The role of Endymion is sung by a “real“ voce finta, the countertenor Graham Pushee, who could easily pass as a female alto without vibrato—an excellent representative of the species. And to compound the sexual ambiguity in this most sexually sere wed-up of operas, the part of the nymph Linfea is, as I remarked before, sung here by a tenor. In reviewing the Stradivarius Calisto I objected to this practice. Linfea, true enough, is a comic character—a virginal nymphomaniac—but she is not “an old nymph“ as Harmonia Mundi's plot summarizer insists on describing her. She is not even unattractive: the little Satyr tries unsuccessfully to seduce her. Most important of all, the part is written in the soprano, not the tenor, clef. Nonetheless, this recording as well as Leppard's cast a tenor as Linfea. Hugues Cuénod, on the Leppard, was admittedly a very funny nymph; Gilles Ragon is less so. The Stradivarius version correctly opts for a soprano, but she has no sense of humor. Someday, perhaps, the perfect Linfea will be found, with the voice of Dawn Upshaw and the personality of Anna Russell.

The little Satyr is portrayed deliciously by a truly comic singer, the countertenor Dominque Visse, who was as amusing on stage as he is on discs. His list of his own physical attractions, as he woos Linfea, include soft hairs that cover his body, tender as down, and cheeks undefiled by whiskers but spotted “with blooming roses“ (which one takes to mean adolescent eczema). That brings up the subject of translating Giovani Faustini's much-praised libretto. The task is not an easy one, for the poetry is highly allusive, filled with archaic words and inverted syntax. The Stradivarius recording avoids the problem altogether by providing no translation at all. Harmonia Mundi provides three of them, French, English, and German, in parallel columns with the Italian. * We are even given footnotes to explain the many mythological allusions. This in itself recommends Harmonia Mundi's La Calisto over its rival, and role for role HM's cast completes the conquest with more experienced singers and more attractive voices.

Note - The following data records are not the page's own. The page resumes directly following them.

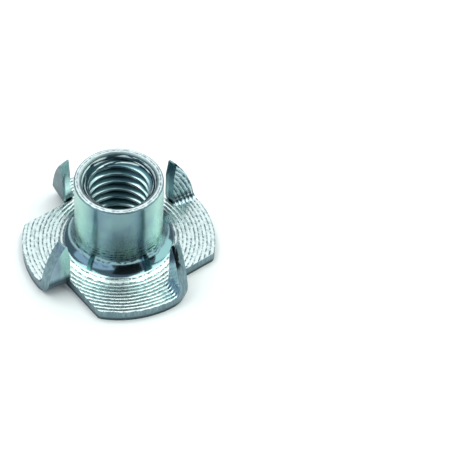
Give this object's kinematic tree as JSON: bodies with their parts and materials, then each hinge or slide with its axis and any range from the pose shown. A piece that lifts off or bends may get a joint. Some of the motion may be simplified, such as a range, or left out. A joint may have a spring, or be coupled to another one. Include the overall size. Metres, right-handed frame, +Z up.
{
  "type": "tee nut",
  "caption": "One-piece stamped steel tee nut: a threaded barrel drawn up from a round notched flange, whose folded prongs grip wood and stop it turning.",
  "frame": {"origin": "centre of the flange's flat outer face, on the axis of the bore", "axes": "+Z runs up the barrel from the flange to the lip, and the prongs stand the same way; the prongs' inner edges lie at 45 degrees to +X and +Y"},
  "size_m": [0.022, 0.022, 0.011],
  "materials": {
    "zinc_plated_steel": "bright zinc plating, with fine turned rings on the flange and a smooth drawn barrel"
  },
  "bodies": {
    "root": {"tee_nut": "zinc_plated_steel"}
  },
  "joints": []
}
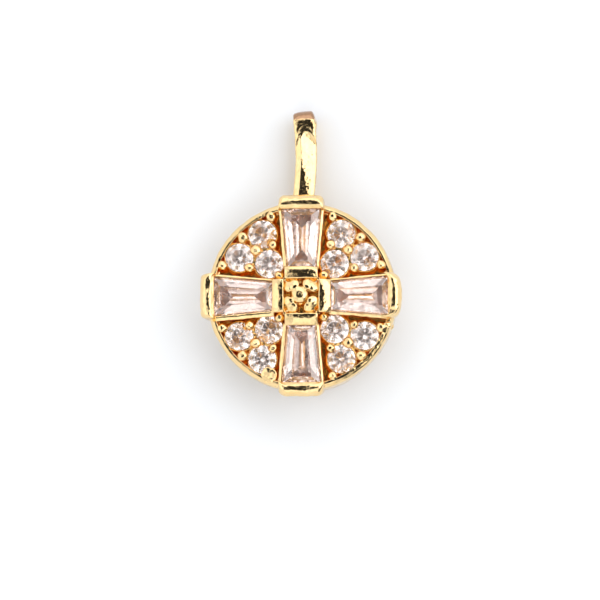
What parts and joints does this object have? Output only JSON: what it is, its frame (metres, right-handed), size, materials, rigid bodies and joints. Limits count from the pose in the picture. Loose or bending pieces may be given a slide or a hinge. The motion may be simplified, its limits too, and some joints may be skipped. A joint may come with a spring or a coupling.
{
  "type": "clip-on nose pin",
  "caption": "Press-on nose pin: round gold-plated disc with a cross of tapered baguette stones, round stones between its arms and a flat bent clip behind it.",
  "frame": {"origin": "on the underside of the clip's back leg, straight under the middle of the disc", "axes": "+Z out of the jewelled face, +Y from the disc towards the clip's bend, +X to the right of the face as it is looked at with the bend upwards"},
  "size_m": [0.01, 0.0144, 0.0039],
  "materials": {
    "gold_plate": "polished gold plating on cast brass",
    "baguette_zirconia": "polished cubic zirconia, faintly pink",
    "round_zirconia": "polished cubic zirconia, brilliant cut"
  },
  "bodies": {
    "root": {"setting": "gold_plate", "baguette_top": "baguette_zirconia", "baguette_right": "baguette_zirconia", "baguette_bottom": "baguette_zirconia", "baguette_left": "baguette_zirconia", "round_ne_1": "round_zirconia", "round_ne_2": "round_zirconia", "round_ne_3": "round_zirconia", "round_se_1": "round_zirconia", "round_se_2": "round_zirconia", "round_se_3": "round_zirconia", "round_sw_1": "round_zirconia", "round_sw_2": "round_zirconia", "round_sw_3": "round_zirconia", "round_nw_1": "round_zirconia", "round_nw_2": "round_zirconia", "round_nw_3": "round_zirconia"}
  },
  "joints": []
}
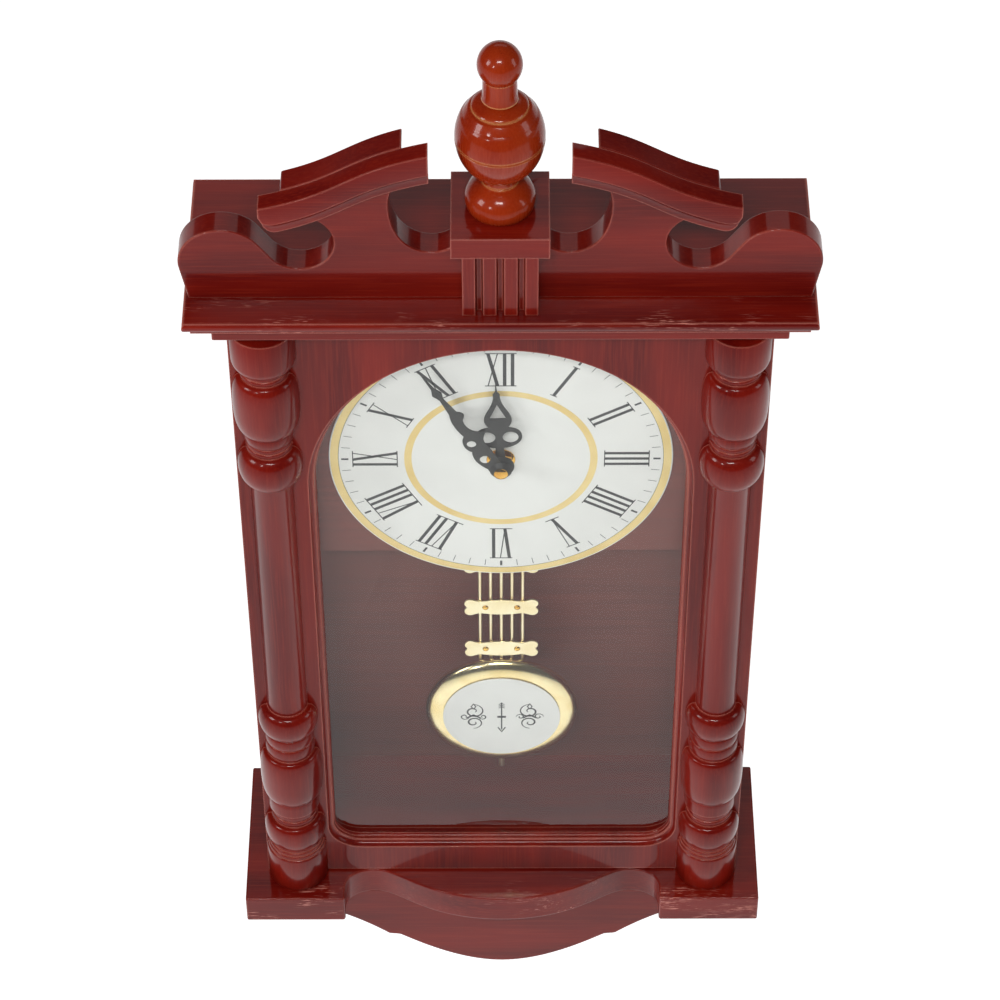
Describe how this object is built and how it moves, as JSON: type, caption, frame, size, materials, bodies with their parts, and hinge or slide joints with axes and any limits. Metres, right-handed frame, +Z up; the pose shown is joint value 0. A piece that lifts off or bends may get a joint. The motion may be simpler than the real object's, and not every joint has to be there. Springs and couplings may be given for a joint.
{
  "type": "pendulum wall clock",
  "caption": "Wooden wall clock case with scroll pediment, turned finial, glazed hinged door with split columns, round dial, hands and a swinging grid-rod pendulum.",
  "frame": {"origin": "the hang point: the top end of the keyhole slot, on the wall plane behind the hanging rail", "axes": "+Z up, +Y into the wall, so the dial faces -Y, +X to the right as seen from the front"},
  "size_m": [0.3324, 0.112, 0.762],
  "materials": {
    "mahogany_lacquer": "satin gloss lacquer over dark red stain",
    "finial_wood": "gloss lacquer over orange brown stain",
    "plain_pine": "planed, unfinished",
    "hardboard": "pressed board, stained",
    "zinc_steel": "zinc plated sheet",
    "brass_hardware": "polished and lacquered",
    "black_plastic": "fine spark texture",
    "gear_plastic": "moulded",
    "circuit_board": "solder mask",
    "copper_winding": "enamelled wire",
    "battery_jacket": "shrink sleeve",
    "dial_enamel": "satin white enamel with gold and grey print",
    "door_glass": "clear float glass",
    "hand_black": "satin black enamel",
    "gold_plate": "pale gold electroplate",
    "bob_brass": "spun and polished",
    "bob_disc_print": "printed enamel disc"
  },
  "bodies": {
    "case": {"cornice_top": "mahogany_lacquer", "cornice_sub_board": "mahogany_lacquer", "case_side_left": "mahogany_lacquer", "case_side_right": "mahogany_lacquer", "case_floor": "mahogany_lacquer", "hanging_rail": "plain_pine", "back_panel": "hardboard", "plinth": "mahogany_lacquer", "apron": "mahogany_lacquer", "pediment_board": "mahogany_lacquer", "scroll_moulding_left": "mahogany_lacquer", "scroll_moulding_right": "mahogany_lacquer", "pedestal_block": "mahogany_lacquer", "pedestal_cap": "mahogany_lacquer", "finial": "finial_wood", "hanger_plate": "zinc_steel", "catch_body": "black_plastic", "hinge_upper_case_leaf": "brass_hardware", "hinge_upper_pin": "brass_hardware", "hinge_lower_case_leaf": "brass_hardware", "hinge_lower_pin": "brass_hardware", "dial_board": "hardboard", "dial_plate": "dial_enamel", "movement_housing": "black_plastic", "movement_cover": "black_plastic", "mounting_washer": "brass_hardware", "mounting_nut": "brass_hardware", "circuit_board": "circuit_board", "motor_coil": "copper_winding", "battery": "battery_jacket"},
    "door": {"door_frame": "mahogany_lacquer", "door_glass": "door_glass", "glass_clip_upper_left": "zinc_steel", "glass_clip_lower_left": "zinc_steel", "glass_clip_upper_right": "zinc_steel", "glass_clip_lower_right": "zinc_steel", "column_left": "mahogany_lacquer", "column_right": "mahogany_lacquer", "strike_plate": "zinc_steel", "hinge_upper_door_leaf": "brass_hardware", "hinge_lower_door_leaf": "brass_hardware"},
    "hour": {"hour_hand": "hand_black", "hour_wheel": "gear_plastic"},
    "minute": {"minute_hand": "hand_black", "minute_arbor": "brass_hardware", "cap_nut": "brass_hardware"},
    "setting": {"setting_knob": "gear_plastic"},
    "pendulum": {"pendulum_lever": "gear_plastic", "pendulum_hanger": "gold_plate", "pendulum_rod_1": "gold_plate", "pendulum_rod_2": "gold_plate", "pendulum_rod_3": "gold_plate", "pendulum_rod_4": "gold_plate", "pendulum_rod_5": "gold_plate", "pendulum_crossbar_1": "gold_plate", "pendulum_crossbar_2": "gold_plate", "pendulum_crossbar_3": "gold_plate", "bob_shell": "bob_brass", "bob_disc": "bob_disc_print"}
  },
  "joints": [
    {"name": "door_hinge", "type": "hinge", "parent": "case", "child": "door", "pos_m": [0.1444, -0.065, -0.24], "axis": [0, 0, 1], "range_deg": [0, 110]},
    {"name": "minute_turn", "type": "hinge", "parent": "case", "child": "minute", "pos_m": [0, -0.06, -0.1172], "axis": [0, 1, 0], "continuous": true},
    {"name": "hour_turn", "type": "hinge", "parent": "case", "child": "hour", "pos_m": [0, -0.06, -0.1172], "axis": [0, 1, 0], "continuous": true},
    {"name": "setting_turn", "type": "hinge", "parent": "case", "child": "setting", "pos_m": [0, -0.03, -0.1032], "axis": [0, 1, 0], "continuous": true},
    {"name": "pendulum_swing", "type": "hinge", "parent": "case", "child": "pendulum", "pos_m": [0, -0.043, -0.1412], "axis": [0, 1, 0], "range_deg": [-4, 4]}
  ],
  "couplings": [
    {"joint": "hour_turn", "follows": "minute_turn", "ratio": 0.083333},
    {"joint": "setting_turn", "follows": "minute_turn", "ratio": -0.33333}
  ]
}
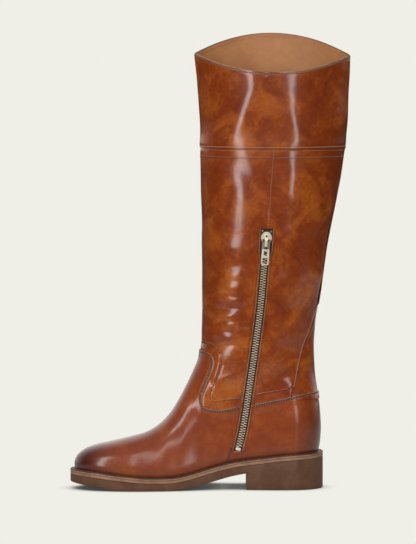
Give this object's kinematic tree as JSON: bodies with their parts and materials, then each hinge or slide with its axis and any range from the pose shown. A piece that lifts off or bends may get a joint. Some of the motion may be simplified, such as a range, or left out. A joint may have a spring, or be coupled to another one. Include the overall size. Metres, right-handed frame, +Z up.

I have already commended Bayo, Lippi, Pushee, and Visse. Alessandra Mantovani is the Diana (a role she also sings on the Stradivarius recording). Compared with Janet Baker, Mantovani is a mere neophyte, but without the invidious comparison she does quite well. Simon Keenlyside is a baritone Mercury, in contrast to the tenor on Stradivarius, but his truly mercurial voice can sound tenorlike when he wants it to and he makes a daunting, Leoporello-like cynic as Jove's factotum.

Although René Jacobs makes what amounts to an apologia for increasing the size of his instrumental group over what Cavalli would have called for at the 200-seat Teatro San Apollinare in Venice, where La Calisto first saw the light in 1651, some listeners may wish that Jacobs had been ever more generous in the number of strings he employs: only two violins, two violas, with cello and double bass in the continuo. But he does bring in, on occasion, two recorders, a dulcian, and two cornets, as well as a varied array of continuo players, including no fewer than four harpsichords, two organ positifs, two lutes, archlute, guitar, harp, lirone, viola da gamba, and percussion. These extended members of Jacobs's Concerto Vocale make as big a noise, or as small, as required. Jacobs also calls upon an array of instrumental interludes required by the drama but not supplied in the manuscript source. He borrows these from some of Cavalli's contemporaries: Cazzati, Cesti, Krieger, Marini, Menila, Uccellini, and Schmelzer. These composers should have been identified in the libretto as their music is played. We are told only that the bear dances to a chaconne by Tarquinio Merula and that Heinrich Schmelzer wrote the chaconne that concludes the opera. But these are small details and do not affect my hearty recommendation of this album.